Step 6: Develop questions
After reviewing the initial complaint and any background information, investigators should identify what they need to know and develop questions that will provide the information. Questions during witness interviews can provide information that is missing, or it can clarify conflicting information. For each witness it is important to only address incidents of which they are reasonably thought to have knowledge, and to try to avoid giving them more information than is necessary.
A few questions should be developed in order to establish the background or context for each witness: who they are, their relationship with the other parties, where they fit within the organization.
When developing questions about specific incidents
- be prepared and review your questions to ensure you are thorough.
- use open ended questions.
- start with broad questions and narrow them if you are not getting the information you need.
- let the interviewee give you the information – do not lead them.
- think about different answers to your questions and how they might lead to different lines of inquiry.
- provide an opportunity for the interviewee to provide additional information that you may not have asked about.
Witnesses who can corroborate either the complainant or respondent’s account of events should be interviewed. In cases of Sexualized Violence or Sexual Harassment, there are often no witnesses. It is not necessary to have corroborating evidence in order to reach a finding of which account is more likely to have occurred.
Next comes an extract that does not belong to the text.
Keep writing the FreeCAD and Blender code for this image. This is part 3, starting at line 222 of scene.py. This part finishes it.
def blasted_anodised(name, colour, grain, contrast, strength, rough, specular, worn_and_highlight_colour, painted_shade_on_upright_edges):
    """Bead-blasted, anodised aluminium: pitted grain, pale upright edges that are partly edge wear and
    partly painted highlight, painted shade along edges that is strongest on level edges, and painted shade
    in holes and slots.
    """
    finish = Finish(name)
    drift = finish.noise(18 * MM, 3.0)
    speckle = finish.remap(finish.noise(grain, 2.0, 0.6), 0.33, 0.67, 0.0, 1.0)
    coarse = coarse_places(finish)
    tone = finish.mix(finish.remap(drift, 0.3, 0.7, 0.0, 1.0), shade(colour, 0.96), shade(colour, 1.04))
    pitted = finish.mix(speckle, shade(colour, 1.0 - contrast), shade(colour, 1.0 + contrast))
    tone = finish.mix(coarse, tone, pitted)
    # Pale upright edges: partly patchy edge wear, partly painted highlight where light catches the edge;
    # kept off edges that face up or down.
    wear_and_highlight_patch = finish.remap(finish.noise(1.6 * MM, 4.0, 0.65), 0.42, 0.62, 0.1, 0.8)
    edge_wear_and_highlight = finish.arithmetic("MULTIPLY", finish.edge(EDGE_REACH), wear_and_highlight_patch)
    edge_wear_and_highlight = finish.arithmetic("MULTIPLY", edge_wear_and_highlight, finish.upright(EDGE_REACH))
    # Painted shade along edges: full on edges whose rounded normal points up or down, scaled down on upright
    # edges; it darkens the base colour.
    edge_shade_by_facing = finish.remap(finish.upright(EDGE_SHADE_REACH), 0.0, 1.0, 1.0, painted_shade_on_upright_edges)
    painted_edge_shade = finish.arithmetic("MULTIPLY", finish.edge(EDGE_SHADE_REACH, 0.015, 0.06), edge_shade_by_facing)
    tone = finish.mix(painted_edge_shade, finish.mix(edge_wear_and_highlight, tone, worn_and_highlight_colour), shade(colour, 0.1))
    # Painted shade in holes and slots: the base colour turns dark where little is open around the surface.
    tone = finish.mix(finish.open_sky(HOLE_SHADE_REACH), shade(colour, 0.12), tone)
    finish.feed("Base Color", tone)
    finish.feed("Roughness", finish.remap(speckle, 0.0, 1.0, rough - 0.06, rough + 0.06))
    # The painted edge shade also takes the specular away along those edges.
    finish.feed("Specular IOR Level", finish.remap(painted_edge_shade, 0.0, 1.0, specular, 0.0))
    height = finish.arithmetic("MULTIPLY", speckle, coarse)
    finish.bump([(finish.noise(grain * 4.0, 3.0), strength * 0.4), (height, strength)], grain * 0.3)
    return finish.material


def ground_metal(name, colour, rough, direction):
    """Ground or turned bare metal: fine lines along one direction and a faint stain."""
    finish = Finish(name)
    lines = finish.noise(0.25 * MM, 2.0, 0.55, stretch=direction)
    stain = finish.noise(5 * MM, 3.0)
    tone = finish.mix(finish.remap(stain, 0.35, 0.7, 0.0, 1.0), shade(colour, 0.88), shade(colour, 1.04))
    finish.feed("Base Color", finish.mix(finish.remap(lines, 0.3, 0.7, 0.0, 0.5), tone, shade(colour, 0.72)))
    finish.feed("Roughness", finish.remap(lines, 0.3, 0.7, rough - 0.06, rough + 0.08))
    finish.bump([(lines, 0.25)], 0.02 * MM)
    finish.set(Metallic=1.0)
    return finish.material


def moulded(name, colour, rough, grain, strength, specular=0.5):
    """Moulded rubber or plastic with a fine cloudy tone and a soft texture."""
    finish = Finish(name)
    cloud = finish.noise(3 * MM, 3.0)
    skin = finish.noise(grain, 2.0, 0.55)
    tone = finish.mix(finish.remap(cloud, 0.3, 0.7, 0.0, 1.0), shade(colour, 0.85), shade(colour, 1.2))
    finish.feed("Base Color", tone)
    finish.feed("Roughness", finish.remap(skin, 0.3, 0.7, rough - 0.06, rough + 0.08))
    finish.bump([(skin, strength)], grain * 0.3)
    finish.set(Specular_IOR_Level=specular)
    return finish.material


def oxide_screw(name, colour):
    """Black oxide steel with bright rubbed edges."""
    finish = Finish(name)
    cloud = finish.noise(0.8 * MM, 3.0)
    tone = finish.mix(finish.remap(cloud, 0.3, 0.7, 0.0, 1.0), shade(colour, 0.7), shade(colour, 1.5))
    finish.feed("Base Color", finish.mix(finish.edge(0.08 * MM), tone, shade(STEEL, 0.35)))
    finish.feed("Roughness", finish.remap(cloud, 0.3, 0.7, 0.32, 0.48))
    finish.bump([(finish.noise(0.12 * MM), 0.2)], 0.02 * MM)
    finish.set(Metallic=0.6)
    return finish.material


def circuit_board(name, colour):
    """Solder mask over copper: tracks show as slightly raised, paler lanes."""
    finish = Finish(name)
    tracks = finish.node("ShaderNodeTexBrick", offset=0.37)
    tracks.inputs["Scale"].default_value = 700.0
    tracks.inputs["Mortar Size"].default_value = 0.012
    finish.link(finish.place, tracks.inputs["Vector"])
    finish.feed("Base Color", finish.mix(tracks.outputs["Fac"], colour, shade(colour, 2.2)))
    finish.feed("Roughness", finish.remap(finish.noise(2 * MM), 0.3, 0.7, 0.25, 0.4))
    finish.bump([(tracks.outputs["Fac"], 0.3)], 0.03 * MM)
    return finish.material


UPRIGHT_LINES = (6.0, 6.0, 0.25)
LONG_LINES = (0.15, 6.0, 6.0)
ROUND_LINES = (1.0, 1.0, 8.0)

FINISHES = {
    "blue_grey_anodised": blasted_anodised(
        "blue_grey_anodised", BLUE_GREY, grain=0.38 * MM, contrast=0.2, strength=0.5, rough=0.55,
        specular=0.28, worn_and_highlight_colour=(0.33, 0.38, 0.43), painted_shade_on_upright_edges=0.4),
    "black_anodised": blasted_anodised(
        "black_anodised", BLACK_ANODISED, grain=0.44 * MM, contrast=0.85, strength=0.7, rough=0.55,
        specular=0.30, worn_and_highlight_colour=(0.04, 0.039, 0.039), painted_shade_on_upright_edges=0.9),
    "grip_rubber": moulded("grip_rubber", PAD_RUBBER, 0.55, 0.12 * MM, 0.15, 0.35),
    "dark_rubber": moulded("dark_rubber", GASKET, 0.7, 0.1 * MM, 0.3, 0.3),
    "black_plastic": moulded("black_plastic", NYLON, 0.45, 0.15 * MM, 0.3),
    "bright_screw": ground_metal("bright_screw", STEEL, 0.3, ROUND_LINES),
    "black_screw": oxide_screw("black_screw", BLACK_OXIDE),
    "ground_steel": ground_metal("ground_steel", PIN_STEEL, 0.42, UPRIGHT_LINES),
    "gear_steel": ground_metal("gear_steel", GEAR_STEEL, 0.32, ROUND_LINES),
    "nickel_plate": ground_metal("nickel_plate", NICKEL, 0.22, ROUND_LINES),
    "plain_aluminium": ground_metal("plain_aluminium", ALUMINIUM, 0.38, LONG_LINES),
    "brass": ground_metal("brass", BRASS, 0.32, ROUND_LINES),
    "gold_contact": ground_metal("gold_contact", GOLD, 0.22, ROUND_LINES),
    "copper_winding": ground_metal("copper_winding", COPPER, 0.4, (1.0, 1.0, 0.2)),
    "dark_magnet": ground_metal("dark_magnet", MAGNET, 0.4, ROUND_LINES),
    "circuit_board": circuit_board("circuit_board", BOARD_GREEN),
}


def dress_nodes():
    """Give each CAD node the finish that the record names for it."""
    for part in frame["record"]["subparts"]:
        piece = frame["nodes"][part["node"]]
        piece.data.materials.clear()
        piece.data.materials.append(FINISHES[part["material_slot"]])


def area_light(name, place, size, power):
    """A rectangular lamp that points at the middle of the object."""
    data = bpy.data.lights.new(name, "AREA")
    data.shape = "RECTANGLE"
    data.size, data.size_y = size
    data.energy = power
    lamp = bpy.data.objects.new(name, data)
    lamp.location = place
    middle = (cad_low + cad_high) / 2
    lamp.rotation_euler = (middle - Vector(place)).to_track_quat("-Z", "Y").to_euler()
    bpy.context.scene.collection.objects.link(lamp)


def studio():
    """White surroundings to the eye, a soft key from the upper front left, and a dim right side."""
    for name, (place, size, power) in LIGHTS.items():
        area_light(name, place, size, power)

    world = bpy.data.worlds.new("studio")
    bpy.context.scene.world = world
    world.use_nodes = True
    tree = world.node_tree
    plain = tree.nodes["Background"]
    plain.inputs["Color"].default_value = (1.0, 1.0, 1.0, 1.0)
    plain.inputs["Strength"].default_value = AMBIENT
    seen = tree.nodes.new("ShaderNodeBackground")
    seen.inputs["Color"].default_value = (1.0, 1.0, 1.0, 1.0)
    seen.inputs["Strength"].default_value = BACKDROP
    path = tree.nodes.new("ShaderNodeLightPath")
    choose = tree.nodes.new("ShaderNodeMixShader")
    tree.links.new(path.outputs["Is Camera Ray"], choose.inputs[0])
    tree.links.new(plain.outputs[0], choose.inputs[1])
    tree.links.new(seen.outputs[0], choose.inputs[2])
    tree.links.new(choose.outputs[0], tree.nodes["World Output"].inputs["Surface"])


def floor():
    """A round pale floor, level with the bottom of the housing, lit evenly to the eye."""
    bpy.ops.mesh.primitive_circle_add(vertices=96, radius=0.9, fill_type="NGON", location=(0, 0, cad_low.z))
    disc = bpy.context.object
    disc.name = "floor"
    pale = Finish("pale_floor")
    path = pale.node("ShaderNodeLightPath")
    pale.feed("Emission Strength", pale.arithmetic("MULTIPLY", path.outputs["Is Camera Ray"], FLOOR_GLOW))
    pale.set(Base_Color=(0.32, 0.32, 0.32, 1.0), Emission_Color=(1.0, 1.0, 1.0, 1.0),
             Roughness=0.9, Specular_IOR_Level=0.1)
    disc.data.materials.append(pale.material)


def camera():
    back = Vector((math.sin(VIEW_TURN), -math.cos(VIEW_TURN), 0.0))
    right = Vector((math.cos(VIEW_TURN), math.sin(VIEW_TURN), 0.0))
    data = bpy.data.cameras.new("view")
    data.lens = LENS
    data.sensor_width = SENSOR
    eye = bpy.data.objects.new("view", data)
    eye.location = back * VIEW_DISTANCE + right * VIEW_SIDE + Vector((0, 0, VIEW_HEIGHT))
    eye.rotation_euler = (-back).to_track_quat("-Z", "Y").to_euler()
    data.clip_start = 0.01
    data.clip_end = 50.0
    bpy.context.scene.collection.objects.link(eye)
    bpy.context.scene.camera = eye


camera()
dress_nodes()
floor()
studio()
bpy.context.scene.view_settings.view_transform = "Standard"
Step 7: Coordinate the interviews
From the first contact with any party to an investigation, and at every subsequent contact, it is important to talk about the privacy and confidentiality of the process, and to go over what related policies say about confidentiality. Initial contact with witnesses may be in person, by phone, or by email.
Witness interviews may be in person or over the phone. Interviews should be held in a quiet and private space, providing for the safety of the investigator and interviewees. Interviews should not be scheduled back to back in the same location in order to protect the confidentiality of the process.
Step 8: Interview opening statement
Anyone interviewed in an investigation must be counselled on privacy and the confidential nature of the investigation and advised that breaking confidentiality may result in disciplinary action. It is important to ensure that they understand, so give the witness the opportunity to ask questions about this before asking for either verbal or written confirmation that they understand.
The witness should be given an introduction to the reason for the interview and the role of the investigator (collect information to determine the facts). You may want to produce witness statements after the interview/follow up questions, and allow the witness to review them for accuracy.
Nothing is off the record in an interview, and it is important to tell witnesses this up front. While it is a confidential process, their identity may need to be shared in the report or in further action such as arbitration or court proceedings. Let the witness know that they are free to take a break at any time, or consult with a support person if they have brought one.
Inform the witness how the information you are gathering will be handled during and after the investigation, and your responsibility to keep information confidential. Also inform them of when you might be required to share information (e.g. someone is at imminent risk of harm, subpoenas).
Ensure that every witness understands that there is to be no reprisals against anyone for their participation in the investigative process. Should they experience threats or actual reprisals as a result of participating they should report this to you or to the office that appointed you immediately.
Step 9: Interviewing witnesses
Be prepared for emotional reactions, and take steps to safeguard yourself and the witness. Be empathic, not sympathetic, and maintain your neutrality throughout the interview. The interviewer is there to gather facts, not form or share opinions.
Try to get at the facts rather than opinions. Explore statements fully, to ensure you understand. For example, if someone is described as angry, ask what that looked/sounded like, how was their anger apparent.
Ask for clarification and further information until you have the most complete picture possible.
Where the witness indicates there may be documentation or other physical evidence in their possession, request that they share this with you.
Ask your questions in a respectful way, and be aware of the effect you are having on the interviewee. The goal is not to intimidate the witness.
Be thorough, review your notes and go back over anything that is unclear before ending the interview.
As each person is interviewed, including the complainant and respondent, credibility should be assessed. Credibility can be assessed by looking at whether the person is being open, honest, and truthful during the interview, as well as how reliable their evidence is. Gaps in memory and uncertainty about timelines are common, especially in people who have experienced trauma. Assess credibility based on what they do remember and report.
Step 10: Interview closing statement
At the end of the interview, once you have given time for the witness to add any detail you have not asked about, remind them of the confidentiality of the process, and inform them about next steps. Let them know that you may need to follow up with them later in the process, and that they can contact you if they have additional information or have concerns about reprisals. Let them know when you anticipate completing your report.
Manage witness expectations about what information you or others might share with them on the conclusion of the investigation. For example, the nature of any disciplinary action taken as a result of the investigation will not be shared.
Step 11: Report
The investigator will produce a report that details each incident from the complaint, summarizes the evidence gathered on that incident, and presents their conclusion whether the incident constitutes a breach of the relevant policy or not.
In investigations carried out at the University, the standard of proof used is the “balance of probabilities” or “preponderance of evidence”. This means that the task of the investigator is to decide which account of events is more likely true. The investigator may come to a determination that there was a breach of policy as laid out in the complaint, that there was not a breach of policy as laid out in the complaint, or that there is not enough evidence to make a determination whether there was a breach or not.
Where an investigator who is external to the university is engaged, the report and collected evidence is the property of the university. The investigator shall submit all notes, statements, and other forms of evidence collected, to the university to be handled in accordance with the appropriate records management schedules.
The investigator will provide their report to the appropriate administrators. Typically this will include both the respondent’s direct supervisor and the Chief Human Resources Officer in cases involving an employee. In cases involving a student, their Dean and the Dean of Students will receive the report. Where there is a real or perceived conflict of interest for any of these administrators, a neutral party of similar position will be asked to act as alternate in deciding on the response to the investigator’s findings.